◆ **Problem details**: Repeat exactly, please, the lines that begin at the start of the listing and end at the line holding "import * as THREE from 'three';".

◆ **Given information**:
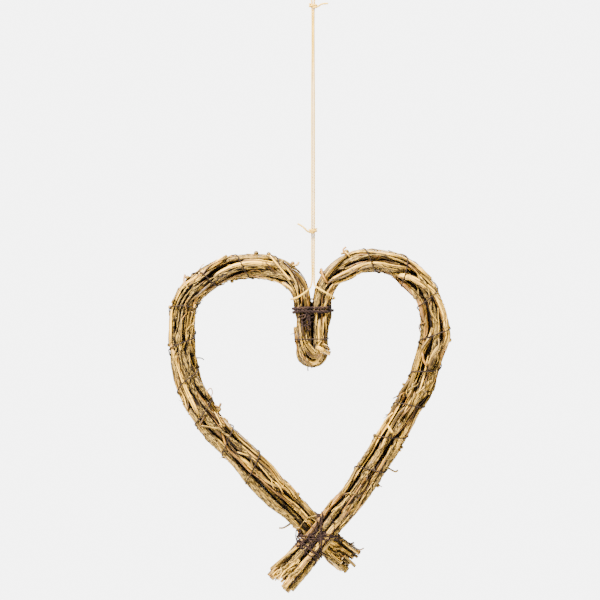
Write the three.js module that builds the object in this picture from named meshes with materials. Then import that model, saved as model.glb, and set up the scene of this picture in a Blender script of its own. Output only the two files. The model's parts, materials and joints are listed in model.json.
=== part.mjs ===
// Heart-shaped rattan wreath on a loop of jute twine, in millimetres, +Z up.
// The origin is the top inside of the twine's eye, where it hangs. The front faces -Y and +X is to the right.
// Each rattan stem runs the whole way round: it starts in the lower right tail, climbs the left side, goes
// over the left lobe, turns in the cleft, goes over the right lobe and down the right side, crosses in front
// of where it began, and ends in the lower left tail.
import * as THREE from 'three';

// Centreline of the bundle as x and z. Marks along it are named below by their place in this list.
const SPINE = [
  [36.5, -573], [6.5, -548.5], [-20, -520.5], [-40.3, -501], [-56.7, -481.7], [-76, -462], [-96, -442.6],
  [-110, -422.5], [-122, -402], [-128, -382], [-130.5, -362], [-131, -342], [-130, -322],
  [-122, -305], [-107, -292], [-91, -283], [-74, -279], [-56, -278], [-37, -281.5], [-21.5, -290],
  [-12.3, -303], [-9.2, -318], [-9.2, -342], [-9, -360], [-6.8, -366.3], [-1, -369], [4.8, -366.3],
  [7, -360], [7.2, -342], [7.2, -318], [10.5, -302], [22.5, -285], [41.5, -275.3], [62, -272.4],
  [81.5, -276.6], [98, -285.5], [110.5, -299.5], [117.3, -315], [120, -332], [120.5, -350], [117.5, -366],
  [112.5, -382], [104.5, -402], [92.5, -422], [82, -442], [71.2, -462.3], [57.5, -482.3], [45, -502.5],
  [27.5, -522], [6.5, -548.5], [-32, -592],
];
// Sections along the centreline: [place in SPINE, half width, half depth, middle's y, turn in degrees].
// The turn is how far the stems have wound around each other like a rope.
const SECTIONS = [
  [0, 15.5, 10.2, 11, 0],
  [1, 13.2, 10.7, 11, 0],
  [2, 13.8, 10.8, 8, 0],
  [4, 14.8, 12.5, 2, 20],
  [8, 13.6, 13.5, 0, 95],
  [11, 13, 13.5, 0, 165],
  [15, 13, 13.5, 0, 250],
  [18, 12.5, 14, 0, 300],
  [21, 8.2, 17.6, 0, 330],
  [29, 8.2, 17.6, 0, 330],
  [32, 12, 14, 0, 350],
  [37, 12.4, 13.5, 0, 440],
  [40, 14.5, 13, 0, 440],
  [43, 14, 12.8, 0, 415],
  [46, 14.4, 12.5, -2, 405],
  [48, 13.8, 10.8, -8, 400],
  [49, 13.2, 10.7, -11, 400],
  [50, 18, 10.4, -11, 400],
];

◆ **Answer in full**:
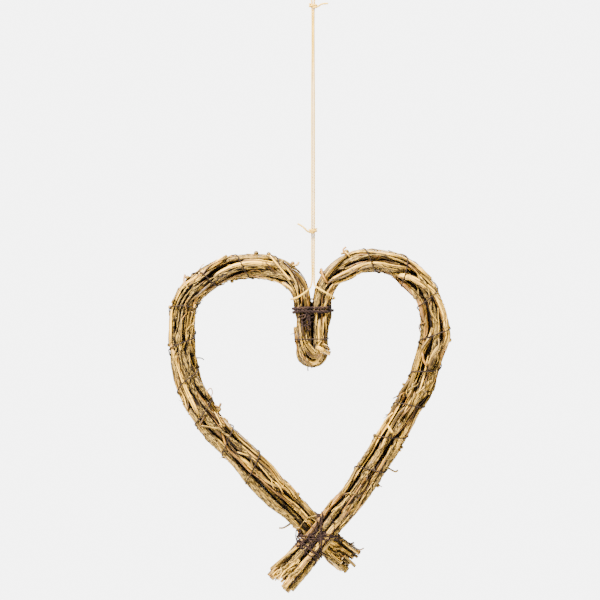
Write the three.js module that builds the object in this picture from named meshes with materials. Then import that model, saved as model.glb, and set up the scene of this picture in a Blender script of its own. Output only the two files. The model's parts, materials and joints are listed in model.json.
=== part.mjs ===
// Heart-shaped rattan wreath on a loop of jute twine, in millimetres, +Z up.
// The origin is the top inside of the twine's eye, where it hangs. The front faces -Y and +X is to the right.
// Each rattan stem runs the whole way round: it starts in the lower right tail, climbs the left side, goes
// over the left lobe, turns in the cleft, goes over the right lobe and down the right side, crosses in front
// of where it began, and ends in the lower left tail.
import * as THREE from 'three';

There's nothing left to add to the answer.